La elección de Boxer por tantos chicos y chicas era en parte lógica, puesto que es uno de los pocos personajes que suscitan simpatía. Lo que me escalofrió fue la crudeza con que exponían las razones de su elección. “Me identifico con Boxer, porque prefiere no buscarse problemas y hacer lo que pueda” (Mario). “Con Boxer, porque se centra en lo que tiene que hacer para estar bien con Napoleón, estar a salvo y no tener problemas con nadie”(Gabriela). “Yo personalmente me identifico con Boxer ya que sinceramente a mí me da igual lo que ocurra, aunque me manifieste o me mate no me hacen caso, así que mejor no decir nada y cada uno a lo suyo” (Petya). “Dentro de un sistema totalitario me comportaría como Boxer, yo también por temor e ignorancia, pero a la vez inteligencia. Trabajaría y no provocaría problemas para guardar mis espaldas y que no me hicieran nada”. (María)
No me resisto a transcribir los argumentos de quienes optaron -prácticamente el tercio restante- por Benjamín, el burro. Es el animal más viejo de toda la granja, y el único que sabe leer. A su inteligencia une su carácter malhumorado y taciturno. Desde una distancia no exenta de cierto cinismo, evita hablar y actuar. “Me ha gustado mucho Benjamín. Creo que hubiera debido actuar, aunque hay que comprender que el miedo lo paralizaba” (Noelia). “Me identificaría con Benjamín, porque no hizo nada para oponerse y creo que yo tampoco lo haría, aunque hubiera estado bien un personaje más rebelde que se opusiera a Napoleón” (Selina). “Yo creo que sería un poco el burro. Me daría un poco igual a quién seguir o qué hacer pero sin meterme en ningún problema.
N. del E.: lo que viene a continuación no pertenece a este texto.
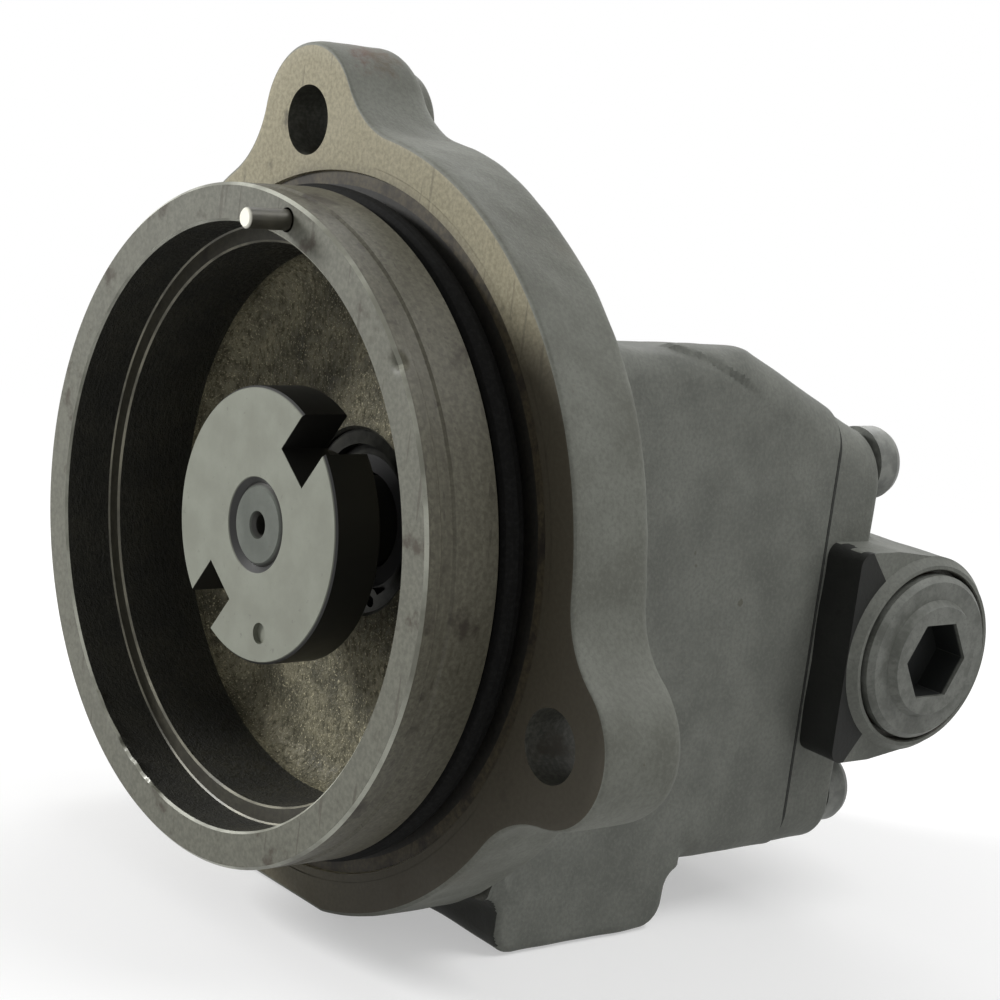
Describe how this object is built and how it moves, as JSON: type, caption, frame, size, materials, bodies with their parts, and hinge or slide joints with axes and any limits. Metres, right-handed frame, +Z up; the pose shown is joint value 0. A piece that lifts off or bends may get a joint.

Intentaría complacer al líder que hubiese” (Hugo).
Luego vemos a tantos jóvenes, a tantas jóvenes, trabajando en lugares en que se saben explotados; en empresas cuyos códigos éticos no comparten en absoluto… conscientes de estar poniendo su talento, su conocimiento, su ilusión y aun su vida al servicio de unos intereses que no son los suyos ni lo que ellos entienden por el bien común. Y tampoco ellos se atreven a hacerse preguntas.
¿Es este el ejemplo que les estamos dando? ¿Es para esto para lo que los estamos educando?